Why 2TB Hits the Sweet Spot in 2026

Two terabytes is the goldilocks zone for gaming storage right now. You can comfortably run Windows, a full suite of apps, and 20 to 25 major titles without needing to think about space management. Games like Warzone, Red Dead Redemption 2, Cyberpunk 2077, and their sequels are all installed simultaneously while still maintaining 300 to 400GB of free space.

The performance argument also favors 2TB. Mid-to-high tier 2TB NVMe drives running on PCIe Gen 4 or Gen 5 interfaces deliver sequential reads above 7,000 MB/s, which means game loading screens essentially disappear. Even PCIe Gen 3 options at 2TB are significantly faster than any SATA alternative.

For South African gamers building or upgrading in 2026, 2TB NVMe SSDs represent the best value proposition. Prices have normalized enough that the jump from 1TB to 2TB often costs only R500 to R700 more at the point of purchase - a small premium for double the capacity.

When 4TB Makes Sense

Four terabytes of SSD storage is no longer the extreme luxury it was in 2023. Prices have come down, though 4TB NVMe drives in South Africa still sit above R2,500 depending on the tier. Who actually benefits from 4TB?

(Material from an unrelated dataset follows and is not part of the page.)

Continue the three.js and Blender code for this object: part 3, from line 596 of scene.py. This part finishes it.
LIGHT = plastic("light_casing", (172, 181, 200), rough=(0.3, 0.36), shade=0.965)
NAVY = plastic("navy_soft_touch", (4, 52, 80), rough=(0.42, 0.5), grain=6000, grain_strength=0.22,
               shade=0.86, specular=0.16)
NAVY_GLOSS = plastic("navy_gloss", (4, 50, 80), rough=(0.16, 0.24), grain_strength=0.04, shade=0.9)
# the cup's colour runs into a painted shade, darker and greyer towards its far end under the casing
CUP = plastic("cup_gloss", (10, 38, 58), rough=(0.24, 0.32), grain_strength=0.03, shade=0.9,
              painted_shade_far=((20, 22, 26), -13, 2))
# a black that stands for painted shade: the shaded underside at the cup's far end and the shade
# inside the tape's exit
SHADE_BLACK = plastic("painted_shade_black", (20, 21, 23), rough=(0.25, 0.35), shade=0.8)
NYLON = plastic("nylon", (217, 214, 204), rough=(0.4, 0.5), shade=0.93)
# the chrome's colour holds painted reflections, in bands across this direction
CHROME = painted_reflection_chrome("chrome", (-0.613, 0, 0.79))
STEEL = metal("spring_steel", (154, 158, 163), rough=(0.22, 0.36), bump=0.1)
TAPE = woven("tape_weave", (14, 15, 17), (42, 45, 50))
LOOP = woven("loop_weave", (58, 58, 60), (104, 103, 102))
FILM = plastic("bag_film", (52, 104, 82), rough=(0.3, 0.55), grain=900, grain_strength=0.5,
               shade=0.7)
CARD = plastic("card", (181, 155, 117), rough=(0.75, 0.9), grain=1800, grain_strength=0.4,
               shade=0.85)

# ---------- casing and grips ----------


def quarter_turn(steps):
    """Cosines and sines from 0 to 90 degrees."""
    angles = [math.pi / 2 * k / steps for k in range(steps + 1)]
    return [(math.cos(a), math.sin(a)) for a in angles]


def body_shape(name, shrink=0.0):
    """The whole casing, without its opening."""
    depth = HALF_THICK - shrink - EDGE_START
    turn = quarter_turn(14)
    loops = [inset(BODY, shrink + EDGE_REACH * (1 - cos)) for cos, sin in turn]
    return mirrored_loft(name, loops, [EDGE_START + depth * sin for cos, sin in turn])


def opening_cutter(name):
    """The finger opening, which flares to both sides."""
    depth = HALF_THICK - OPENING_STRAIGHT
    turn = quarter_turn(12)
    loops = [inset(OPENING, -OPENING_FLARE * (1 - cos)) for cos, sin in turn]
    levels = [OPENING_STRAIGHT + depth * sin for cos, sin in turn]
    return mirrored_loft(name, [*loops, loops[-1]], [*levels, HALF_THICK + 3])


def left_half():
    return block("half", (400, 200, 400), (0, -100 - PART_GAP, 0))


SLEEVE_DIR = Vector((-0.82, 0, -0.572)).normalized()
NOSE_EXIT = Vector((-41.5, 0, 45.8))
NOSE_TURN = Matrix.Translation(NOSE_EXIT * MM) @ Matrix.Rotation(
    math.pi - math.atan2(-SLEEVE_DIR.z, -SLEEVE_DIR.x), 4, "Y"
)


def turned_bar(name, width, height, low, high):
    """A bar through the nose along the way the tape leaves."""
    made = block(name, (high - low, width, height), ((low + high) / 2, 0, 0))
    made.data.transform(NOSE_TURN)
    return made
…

Game collectors who refuse to uninstall anything will fill 2TB faster than they expect. If you own hundreds of Steam titles and like keeping your favorites permanently installed, 4TB makes life easier. Content creators recording gameplay footage in 4K eat through storage rapidly - raw video files are enormous, and editing them requires significant headroom on the same drive.

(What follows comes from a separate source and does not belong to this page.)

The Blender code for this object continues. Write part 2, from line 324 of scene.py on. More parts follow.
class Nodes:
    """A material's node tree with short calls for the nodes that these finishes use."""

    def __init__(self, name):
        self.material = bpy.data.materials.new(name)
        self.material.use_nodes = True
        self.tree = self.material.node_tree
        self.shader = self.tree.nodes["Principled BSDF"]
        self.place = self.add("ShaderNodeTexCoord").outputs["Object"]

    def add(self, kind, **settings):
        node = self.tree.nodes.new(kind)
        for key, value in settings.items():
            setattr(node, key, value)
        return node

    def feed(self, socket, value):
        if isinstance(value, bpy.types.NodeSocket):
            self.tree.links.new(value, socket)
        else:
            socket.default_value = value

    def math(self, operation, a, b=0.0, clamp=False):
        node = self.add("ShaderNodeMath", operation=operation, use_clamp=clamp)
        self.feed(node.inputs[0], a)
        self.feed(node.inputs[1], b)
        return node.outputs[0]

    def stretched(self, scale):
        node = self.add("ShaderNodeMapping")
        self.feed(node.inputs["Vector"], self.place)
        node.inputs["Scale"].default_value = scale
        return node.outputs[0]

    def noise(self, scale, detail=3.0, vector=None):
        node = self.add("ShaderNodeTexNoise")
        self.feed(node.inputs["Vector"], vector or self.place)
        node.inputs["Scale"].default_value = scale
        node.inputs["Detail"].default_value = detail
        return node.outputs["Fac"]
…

Streamers running multi-game sessions and wanting their entire library instantly accessible without load times between sessions will also appreciate 4TB. For the average gamer, though, 4TB is a want rather than a need.

Does NVMe Speed Matter as Much as Capacity

For gaming specifically, the speed tier of your SSD matters less than capacity beyond a certain threshold. The difference in game load times between a PCIe Gen 3 NVMe drive and a PCIe Gen 5 NVMe drive is often only a few seconds in practice - DirectStorage technology is starting to change this for supported titles, but the real-world benefit is still modest.

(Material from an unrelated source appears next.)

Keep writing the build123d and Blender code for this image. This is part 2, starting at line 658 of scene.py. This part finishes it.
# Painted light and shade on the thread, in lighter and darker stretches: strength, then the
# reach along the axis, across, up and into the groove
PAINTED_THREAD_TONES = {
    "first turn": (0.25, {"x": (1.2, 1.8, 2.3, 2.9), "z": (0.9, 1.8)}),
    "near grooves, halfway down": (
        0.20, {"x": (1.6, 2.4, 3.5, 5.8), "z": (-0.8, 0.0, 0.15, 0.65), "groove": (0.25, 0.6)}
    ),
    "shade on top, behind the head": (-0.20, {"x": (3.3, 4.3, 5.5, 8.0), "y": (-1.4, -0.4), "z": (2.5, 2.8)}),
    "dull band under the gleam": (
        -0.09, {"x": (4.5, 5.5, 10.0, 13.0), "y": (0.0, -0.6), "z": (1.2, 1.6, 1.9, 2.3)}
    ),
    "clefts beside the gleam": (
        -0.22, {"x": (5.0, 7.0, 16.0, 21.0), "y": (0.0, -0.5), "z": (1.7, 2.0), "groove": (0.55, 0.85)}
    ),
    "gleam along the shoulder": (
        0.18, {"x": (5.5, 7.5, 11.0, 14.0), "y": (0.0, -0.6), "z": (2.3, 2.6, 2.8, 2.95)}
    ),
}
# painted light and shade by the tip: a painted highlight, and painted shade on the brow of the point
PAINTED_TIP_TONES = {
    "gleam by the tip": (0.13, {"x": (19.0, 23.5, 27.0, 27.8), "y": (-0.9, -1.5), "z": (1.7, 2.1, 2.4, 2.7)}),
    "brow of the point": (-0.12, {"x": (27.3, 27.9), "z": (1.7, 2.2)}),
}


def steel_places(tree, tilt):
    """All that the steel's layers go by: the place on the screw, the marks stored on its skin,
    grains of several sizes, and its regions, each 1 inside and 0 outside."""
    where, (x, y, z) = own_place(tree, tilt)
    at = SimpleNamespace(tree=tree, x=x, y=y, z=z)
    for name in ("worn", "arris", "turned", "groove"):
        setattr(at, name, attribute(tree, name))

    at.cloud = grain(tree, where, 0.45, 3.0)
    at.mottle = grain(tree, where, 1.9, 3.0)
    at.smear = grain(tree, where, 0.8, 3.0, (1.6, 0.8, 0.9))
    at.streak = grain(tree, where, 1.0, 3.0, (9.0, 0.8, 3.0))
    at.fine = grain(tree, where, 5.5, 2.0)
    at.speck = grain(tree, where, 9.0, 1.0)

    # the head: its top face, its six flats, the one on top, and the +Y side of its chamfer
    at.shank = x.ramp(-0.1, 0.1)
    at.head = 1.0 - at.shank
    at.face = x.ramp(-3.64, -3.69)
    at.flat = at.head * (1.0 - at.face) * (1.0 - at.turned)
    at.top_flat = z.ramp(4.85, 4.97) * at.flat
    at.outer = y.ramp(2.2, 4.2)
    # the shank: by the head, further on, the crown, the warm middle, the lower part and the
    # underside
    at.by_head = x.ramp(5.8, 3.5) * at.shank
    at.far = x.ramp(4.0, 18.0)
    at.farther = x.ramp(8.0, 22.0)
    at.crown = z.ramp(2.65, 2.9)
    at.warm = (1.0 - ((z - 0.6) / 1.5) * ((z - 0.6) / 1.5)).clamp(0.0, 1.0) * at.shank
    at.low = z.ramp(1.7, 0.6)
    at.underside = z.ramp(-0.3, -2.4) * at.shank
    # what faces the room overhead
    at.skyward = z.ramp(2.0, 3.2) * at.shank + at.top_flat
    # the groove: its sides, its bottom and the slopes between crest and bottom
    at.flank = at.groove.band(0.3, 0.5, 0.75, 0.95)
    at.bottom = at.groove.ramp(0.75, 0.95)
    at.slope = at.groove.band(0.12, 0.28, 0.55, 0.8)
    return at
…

Where speed matters more is in tasks adjacent to gaming: capturing video, rendering clips, compiling shader caches, and loading in open-world games with streaming assets. If you do any of these alongside gaming, prioritizing a faster drive (Gen 4 or Gen 5) over a slower but larger one makes sense. For pure gaming, a 2TB Gen 3 NVMe drive will satisfy the majority of players.

Frequently Asked Questions

Q: Can I use a 4TB external SSD for gaming instead of internal? A: Yes, but with caveats. External SSDs connected via USB 3.2 Gen 2 or Thunderbolt can run games adequately, but load times will be slower than an internal NVMe drive. For a secondary game library this works well; for your primary gaming drive, internal is preferred.

Q: Should I use one large SSD or multiple smaller ones? A: One large SSD is simpler to manage and avoids the decision of which games go where. Multiple drives make sense when you want separate drives for your OS and games, or when adding storage to an existing build. Two 2TB drives can be a practical solution if a single 4TB is out of budget.

Q: Will game install sizes keep growing in 2026 and beyond? A: Yes, but at a slower pace than the 2020 to 2024 period. Better compression standards and the push for slimmer install footprints by developers (partly driven by console storage constraints) are helping moderate file size growth. Expect average AAA installs to stabilize between 70 and 120GB for the near future.

Q: Is a 2TB SSD enough for a gaming PC you plan to keep for 5 years? A: Comfortably for most people. Game libraries grow gradually, and you can always add a secondary drive later. A 2TB primary NVMe drive will handle your needs for at least 3 to 4 years without feeling cramped, assuming you occasionally rotate titles you're not actively playing.